明治二十四年(一八九一)五月、ウラジオストクにおけるシベリア鉄道起工式に出席するのを機に、ロシア皇太子(後のニコライ二世)が日本を訪問した。皇太子は長崎から京都を経て東京に到着し、その帰路、新潟から乗船するところだった。それが急遽、青森に変更することになったため、青森県では県民挙げて皇太子を歓迎する計画を立てた。
ところが五月十一日、滋賀県大津で警備の巡査が皇太子に斬(き)りつけるという事件が起こった。大津事件である。県では見舞い電報を発し皇太子の治癒を祈った。幸い皇太子は軽傷だったが、青森来迎の予定は変更され、神戸からウラジオストクへ向かうことになった。皇太子はシベリア鉄道起工式に出席し、その後サンクトペテルブルクに帰還している。
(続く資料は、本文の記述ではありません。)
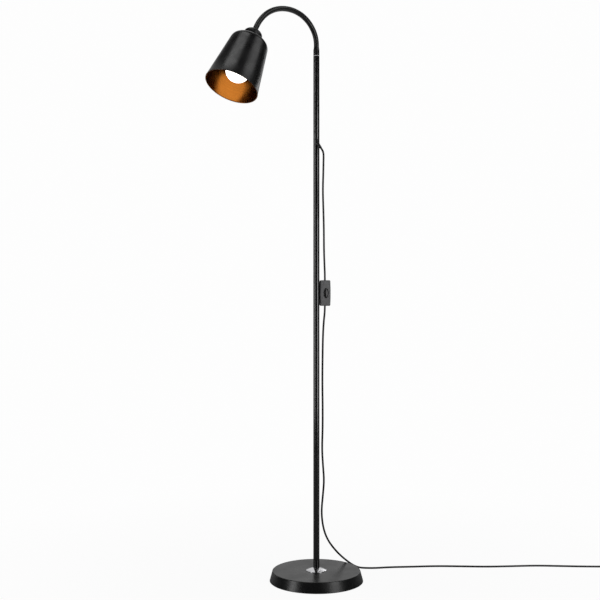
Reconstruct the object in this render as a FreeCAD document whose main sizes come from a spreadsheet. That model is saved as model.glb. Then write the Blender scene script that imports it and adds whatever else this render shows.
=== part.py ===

当時北の脅威としてロシアを恐れていた日本にとって、大津事件は朝野を震撼(かん)させる大事件だった。ロシアに最も近い青森県にとっても、ロシアとの関係は常に考慮に入れられていた。皇太子の来日はウラジオストクとの交易などを通じ、地域振興を意図した動きにも大いに関係があった。日清戦争が勃発し、戦争に勝利した日本は大幅な権益を獲得するが、ロシアをはじめとする三国干渉に遭う。その結果、「臥薪嘗胆」のスローガンの下に日本はロシアを仮想敵国と想定。ロシアに最も近い青森県は、対ロシアの重要な要塞として位置づけられるようになるのである。